If so, is there a way to clean it up if you don't have a spare sandblaster system in your garage?


----------



## Cover Guy (Sep 30, 2009)

Snow will stick to it just put a wire brush in a drill clean it up and spray paint it


----------



## rick502 (Jan 5, 2011)

Rust will not only shorten the life of your plow but also plow will not be as efficient as snow won't slide off easily. Probably no need for a sandblaster - just clean off the heavy rust and loose pain with a wire brush. A brush wheel on a grinder or heavy duty drill works well for this,Then prime and paint with heavy duty paint made for rusty metal applications. I like rustoleum. 

How rusty we talkiing here - got a picture?


----------



## rick502 (Jan 5, 2011)

I actually rolled and brushed mine with rustoleum and liked the way it came out. I didn't have access to a sprayer and didn't want to pay more for spray cans, Quart of rustoleum primer and topcoat are 10 bucks each


----------



## rick502 (Jan 5, 2011)

This is how she turned out


----------



## Spucel (Feb 6, 2011)

Turned out real good Rick!


----------



## rick502 (Jan 5, 2011)

THX - got some good advice from forum members


----------



## olesnowpatrol (Aug 13, 2011)

http://madison.craigslist.org/cto/2595625151.html

Here's what I'm going to look at this morning. He said by email he'd do $1700...so that's my new starting point for negotiations. Anything else to look for on an 86 ramcharger?


----------



## rick502 (Jan 5, 2011)

That is pretty rusty based on picture - definitely check and ensure no rust through or rust hasn't comprimised blade or other parts. Don't know much about Mopar products - other than looking for the usual - rust, frame condition, checking fluids for contamination etc. Check trans fluid - if it smells burnt or is orange walk away. I'd also lok carefully at front end - jack up and look for play in bearings/ball joints etc.


----------



## pmrcco (Aug 19, 2011)

check for frame rot through behind the cab, this area is notorious for this

other than that just do your due diligence on the mechanicals


----------



## olesnowpatrol (Aug 13, 2011)

*Thanks for the help*

Plow is rusty but solid; works like a charm. Fluids were ok...needs oil change, new plugs (missing on one), etc, etc. but it kept it's temperature just fine the hour drive home. Bought it for $1500 cash. I figure a working 7' plow is worth $1k alone, eh?

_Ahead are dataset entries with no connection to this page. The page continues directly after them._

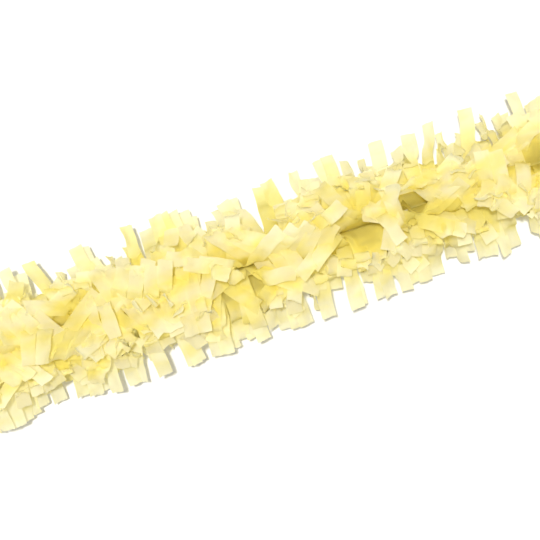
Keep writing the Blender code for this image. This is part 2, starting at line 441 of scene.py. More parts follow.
MM = 0.001
MM_PER_METRE = 1000
TISSUE_WIDTH = 0.1016
UNCUT_WIDTH = 0.028
STRIP_PITCH = 0.0098
STRIP_WIDTH = 0.0097
BAND_REACH = UNCUT_WIDTH / 2
STRIP_LENGTH = TISSUE_WIDTH / 2 - BAND_REACH
COLUMN_COUNT = round(2 * TISSUE_END / STRIP_PITCH)
TWIST_PER_STRIP = math.radians(9.5)
PLY_LETTERS = "abcd"
PLIES = range(len(PLY_LETTERS))
PLY_ANGLE = math.tau / len(PLY_LETTERS)
WINGS = (-1, 1)
WING_STEP = PLY_ANGLE / 4

# How many wing steps each half of a layer stands away from the ply's own direction, at the slits and at the
# fold, and how far the fold is from the cord's middle.
LAYERS = (
    {"word": "outer", "steps": 1.5, "fold_steps": 2.0, "fold_reach": 0.0015},
    {"word": "inner", "steps": 0.5, "fold_steps": 0.5, "fold_reach": 0.0018},
)

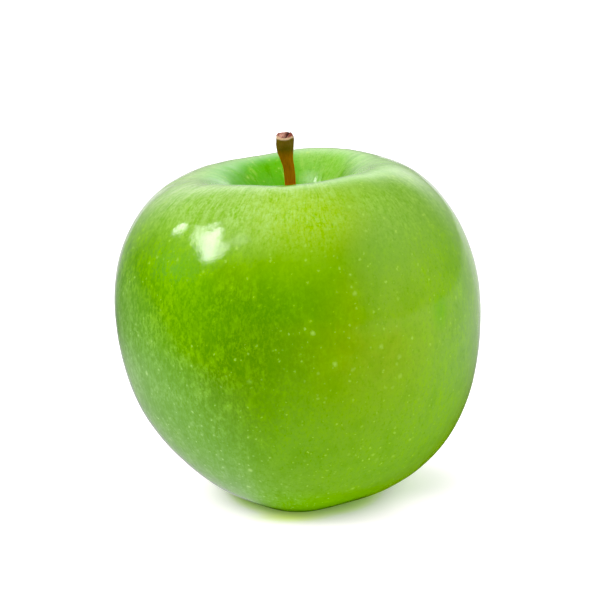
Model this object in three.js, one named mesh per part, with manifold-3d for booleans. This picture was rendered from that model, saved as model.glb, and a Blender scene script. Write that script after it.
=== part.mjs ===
// A ripe green apple with its short stalk, standing on its calyx end.
// Units are millimetres, +Z up, +X to the right and +Y away from the viewer.
// The origin is under the middle of the fruit, in the plane of the five small
// pads on which the base rests.
//
// The skin is one closed surface of revolution that has been pushed out of
// round. A uniform cubic B-spline runs over twenty control rings, from the
// middle of the calyx basin underneath, out around the base, up the flank, over
// the shoulder and down into the stalk cavity. Low harmonics around the axis
// tilt the shoulder, move its crest in and out, and raise the five base lobes.

import * as THREE from 'three';
import { mergeVertices } from 'three/addons/utils/BufferGeometryUtils.js';
import Module from 'manifold-3d';

const wasm = await Module();
wasm.setup();

// ---------------------------------------------------------------- fruit size
const FRUIT_SEGMENTS = 48;          // steps around the axis
const FRUIT_STEPS = 46;             // steps from calyx floor to cavity floor
const FRUIT_SHIFT = [-0.13, 0.07];  // brings the middle of its outline to the origin
const REST_DEPTH = 0.63;            // how far the ring heights below are lowered

// control rings: radius, height, and how far the ring leans towards +X
const RINGS = [
  [0.00, 9.16, 0.00],
  [3.20, 8.60, 0.27],
  [6.40, 5.67, 0.57],
  [9.60, 1.81, 0.91],
  [14.11, -0.35, 1.32],             // the ring that carries the resting pads
  [18.84, 1.43, 1.82],
  [24.70, 5.37, 2.34],
  [31.18, 11.54, 2.10],
  [36.96, 20.84, 1.28],
  [39.85, 31.91, 0.54],
  [40.88, 42.77, 0.11],             // widest
  [39.74, 52.93, -0.26],
  [35.93, 62.52, -0.54],
  [29.75, 70.04, -0.70],
  [22.10, 74.06, -0.72],            // crest of the shoulder
  [15.05, 72.66, -0.67],
  [10.05, 67.33, -0.54],
  [6.36, 61.09, -0.38],
  [3.20, 57.03, -0.19],
  [0.00, 55.59, 0.00],
];

// harmonics around the axis: [order, cosine, sine], in millimetres
const CREST_HEIGHT = [[1, 1.61, -0.34], [2, -0.46, 0.00], [3, -0.01, -0.03], [4, -0.03, -0.17], [5, 0.12, 0.09]];
const CREST_REACH = [[1, -0.59, -0.38], [2, -0.15, 0.70], [3, -0.04, -0.16], [5, 0.05, -0.12]];
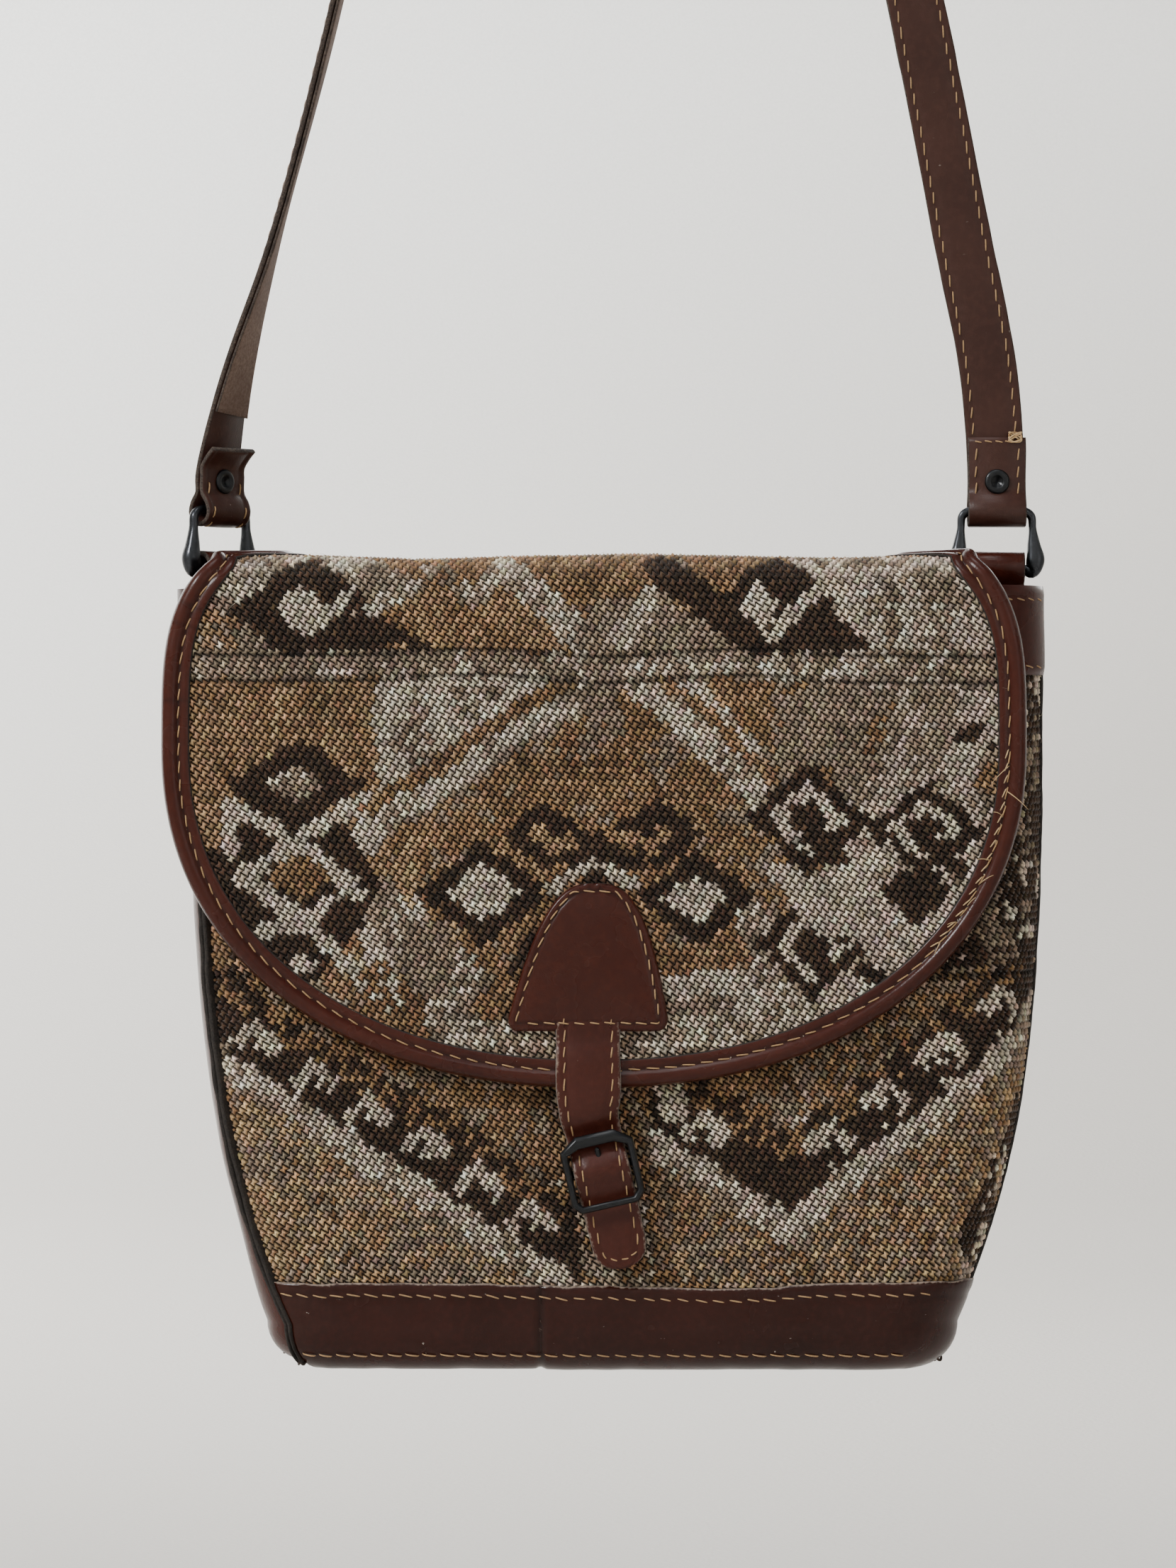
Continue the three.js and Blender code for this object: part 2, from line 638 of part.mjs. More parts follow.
function shoulderStrap() {
  const holes = [-1, 1].map((side) => eyeletPlace(new THREE.CylinderGeometry(3, 3, 9, 12), side));
  return cut(strip(STRAP_ROUTE, STRAP_WIDTH, STRAP_LEATHER), ...holes);
}

// The second ply, on the inside of the strap between the two folded ends.
function strapBacking() {
  const first = STOP_STEPS * FOLD_LEFT.length - 1;
  const last = STOP_STEPS * (STRAP_STOPS.length - FOLD_RIGHT.length) - 1;
  const inwards = -(STRAP_LEATHER + STRAP_BACKING) / 2 - GAP;
  return strip(STRAP_ROUTE.slice(first, last), STRAP_WIDTH - 0.6, STRAP_BACKING, inwards);
}

function eyeletPlace(geometry, side) {
  const place = besideRing(side, RING_TOP_BAR_Z, 0, EYELET_RISE);
  return geometry.rotateZ(ringAxes(side).turn).translate(place.x, place.y, place.z);
}

function eyelet(side) {
  const inner = 2.6;
  const outer = inner + 0.6;
  const profile = [
    [EYELET_HOLE, -outer], [EYELET_FLANGE, -outer], [EYELET_FLANGE, -inner], [EYELET_BARREL, -inner],
    [EYELET_BARREL, inner], [EYELET_FLANGE, inner], [EYELET_FLANGE, outer], [EYELET_HOLE, outer],
    [EYELET_HOLE, -outer],
  ].map(([r, y]) => new THREE.Vector2(r, y));
  return eyeletPlace(outwards(new THREE.LatheGeometry(profile, 14)), side);
}

// A leather loop over the ring's low bar; its two ends turn flat against the gusset inside.
function ringTab(side) {
  const sewnX = halfWidth(-40) - GUSSET_LEATHER - GAP - STRAP_LEATHER - 0.2;
  const start = side < 0 ? RING_TURN_LEFT : 0;
  const down = (share, layer, rise) => {
    const degrees = start + (90 - start) * share;
    const out = point(Math.sin(radians(degrees)), -Math.cos(radians(degrees)), 0);
    const x = side * (RING_X + (sewnX - RING_X) * share);
    return {
      at: out.multiplyScalar(layer).add(point(x, 0, RING_LOW_BAR_Z + rise)),
      across: turned(degrees),
    };
  };
  const leg = (layer) => [
    down(0, 3.6 * layer, -3.1), down(0, 1.1 * layer, -7), down(0.5, 1.1 * layer, -16),
    down(1, 1.1 * layer, -26), down(1, 1.1 * layer, -42),
  ];
  const over = halfTurn(1).map(([facing, rise]) => ({
    at: besideRing(side, RING_LOW_BAR_Z, facing, rise),
    across: ringAxes(side).across,
  }));
  return strip([...leg(1).reverse(), ...over, ...leg(-1)], STRAP_WIDTH - 1, STRAP_LEATHER);
}

// ---- materials and assembly ----
const material = (color, roughness, metalness = 0) => ({ color, roughness, metalness });
const WOVEN = material(0x9a8468, 0.95);
const DARK_LEATHER = material(0x46261c, 0.4);
const STRAP_BROWN = material(0x5f4137, 0.5);
const RAW_LEATHER = material(0x6a5a50, 0.85);
const EDGE_BLACK = material(0x17120f, 0.6);
const COTTON = material(0x7a6a58, 0.9);
const GUNMETAL = material(0x3c3e42, 0.35, 0.9);
const BLACK_METAL = material(0x191c20, 0.4, 0.8);

const assembly = new THREE.Group();
const bagFrame = new THREE.Group();
bagFrame.position.set(-HANG_SHIFT, 0, -HANG_DROP);
assembly.add(bagFrame);
const bag = new THREE.Group();
bagFrame.add(bag);

function place(group, name, geometry, finish) {
  const mesh = new THREE.Mesh(geometry, new THREE.MeshStandardMaterial(finish));
  mesh.name = name;
  group.add(mesh);
}

place(bagFrame, "shoulder_strap", shoulderStrap(), STRAP_BROWN);
place(bagFrame, "strap_backing", strapBacking(), RAW_LEATHER);
for (const [word, side] of [["left", -1], ["right", 1]]) {
  place(bagFrame, `eyelet_${word}`, eyelet(side), BLACK_METAL);
  place(bagFrame, `ring_${word}`, ring(side), GUNMETAL);
  place(bagFrame, `ring_tab_${word}`, ringTab(side), DARK_LEATHER);
  place(bag, `flap_top_binding_${word}`, flapTopBinding(side), DARK_LEATHER);
}

place(bag, "front_panel", wallSheet(FRONT_COLUMNS, WALL_LEVELS, -WOOL, 0), WOVEN);
place(bag, "back_panel", wallSheet(BACK_COLUMNS, WALL_LEVELS, -WOOL, 0), WOVEN);
place(bag, "gusset_left", gusset(FRONT_LEFT, BACK_LEFT, SEAM_TURN_LEFT), DARK_LEATHER);
place(bag, "gusset_right", gusset(FRONT_RIGHT, BACK_RIGHT, SEAM_TURN), DARK_LEATHER);
place(bag, "base_wrap", baseWrap(), DARK_LEATHER);
const topBandLevels = [PANEL_TOP, PANEL_TOP - TOP_BAND_DEPTH].map(wallLevel);
place(bag, "front_top_band", wallSheet(FRONT_COLUMNS, topBandLevels, GAP, GAP + LEATHER), DARK_LEATHER);
place(bag, "seam_front_left", seamWelt(FRONT_LEFT, SEAM_TURN_LEFT), EDGE_BLACK);
place(bag, "seam_front_right", seamWelt(FRONT_RIGHT, SEAM_TURN), EDGE_BLACK);
place(bag, "seam_back_left", seamWelt(BACK_LEFT, SEAM_TURN), EDGE_BLACK);
place(bag, "seam_back_right", seamWelt(BACK_RIGHT, SEAM_TURN), EDGE_BLACK);
place(bag, "main_lining", liningSack(), COTTON);

const liningOuter = -FLAP_CLOTH - GAP;
place(bag, "flap_root", flapRoot(), WOVEN);
place(bag, "flap_top_cloth", flapTopSheet(-FLAP_CLOTH, 0), WOVEN);
place(bag, "flap_top_lining", flapTopSheet(liningOuter - FLAP_LINING, liningOuter), RAW_LEATHER);
place(bag, "flap_cloth", flapFrontSheet(-FLAP_CLOTH, 0), WOVEN);
place(bag, "flap_lining", flapFrontSheet(liningOuter - FLAP_LINING, liningOuter), RAW_LEATHER);
place(bag, "flap_binding", flapFrontBinding(), DARK_LEATHER);

place(bag, "closure_patch", closurePatch(), DARK_LEATHER);
place(bag, "closure_strap", closureStrap(), DARK_LEATHER);
place(bag, "buckle_anchor", buckleAnchor(), DARK_LEATHER);
place(bag, "buckle_frame", buckleFrame(), BLACK_METAL);
place(bag, "buckle_prong", buckleProng(), BLACK_METAL);

export default assembly;
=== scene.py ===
"""Looks of a woven messenger bag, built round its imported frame.

Shapes are worked out in millimetres from the middle of the bag's top, and world() turns
them into metres in the frame.
"""
import math

import bpy
import numpy as np
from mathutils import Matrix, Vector

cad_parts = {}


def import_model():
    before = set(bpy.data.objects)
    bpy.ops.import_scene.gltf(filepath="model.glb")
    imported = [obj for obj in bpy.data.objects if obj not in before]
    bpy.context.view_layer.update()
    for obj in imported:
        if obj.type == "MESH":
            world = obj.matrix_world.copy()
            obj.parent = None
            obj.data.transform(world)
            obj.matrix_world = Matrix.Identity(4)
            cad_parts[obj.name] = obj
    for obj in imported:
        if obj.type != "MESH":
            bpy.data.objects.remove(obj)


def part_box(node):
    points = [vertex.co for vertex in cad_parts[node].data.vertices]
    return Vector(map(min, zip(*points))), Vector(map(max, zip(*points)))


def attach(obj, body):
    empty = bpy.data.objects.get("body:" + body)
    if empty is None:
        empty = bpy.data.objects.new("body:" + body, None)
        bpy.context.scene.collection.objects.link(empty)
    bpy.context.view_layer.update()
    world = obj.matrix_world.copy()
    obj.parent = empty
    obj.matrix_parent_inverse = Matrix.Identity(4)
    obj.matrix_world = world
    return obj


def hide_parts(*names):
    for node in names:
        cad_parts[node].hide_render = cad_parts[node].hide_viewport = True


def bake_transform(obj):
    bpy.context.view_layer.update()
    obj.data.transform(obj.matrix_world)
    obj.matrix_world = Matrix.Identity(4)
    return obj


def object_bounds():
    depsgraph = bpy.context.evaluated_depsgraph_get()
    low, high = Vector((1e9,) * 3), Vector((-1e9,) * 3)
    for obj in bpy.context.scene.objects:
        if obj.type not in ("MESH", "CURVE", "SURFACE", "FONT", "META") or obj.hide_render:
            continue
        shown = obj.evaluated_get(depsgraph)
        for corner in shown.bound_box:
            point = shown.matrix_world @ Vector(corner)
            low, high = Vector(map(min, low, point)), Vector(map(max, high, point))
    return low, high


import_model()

CAD_LOW, CAD_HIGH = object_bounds()
PI = math.pi

# ---- driving dimensions, millimetres ----
PANEL_TOP = -10
BACK_LOW, BACK_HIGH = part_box("back_panel")
ORIGIN = np.array([(BACK_LOW.x + BACK_HIGH.x) / 2, 0, BACK_HIGH.z - PANEL_TOP / 1000])

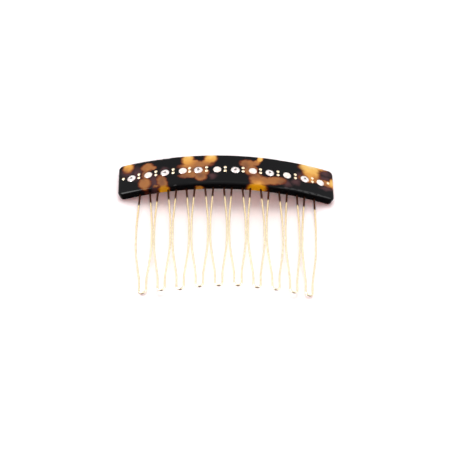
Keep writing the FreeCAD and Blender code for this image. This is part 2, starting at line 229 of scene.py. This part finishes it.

Now to get some accounts/sub jobs. If anyone has any openings on the West side of Madison WI, let me know!

Thanks again
ole


----------



## Spucel (Feb 6, 2011)

Congrats on your new truck! Unless you have any problems this year, you will end up in the green on the transaction. Snow is right around the corner I think....


----------



## rick502 (Jan 5, 2011)

Sounds like you did well, enjoy the new truck!


----------



## swtiih (Nov 30, 2008)

rick502;1309178 said:


> This is how she turned out


Looks great, now spray it with fluid film


----------



## bdlawncare (Oct 1, 2011)

Paint it with KBS coatings rust stop, take the rusty flakes off, clean it with degreaser, prep with metal ready and paint.... Its super tough and chip resistant! painted my old snowblower with it this is how it came out...


----------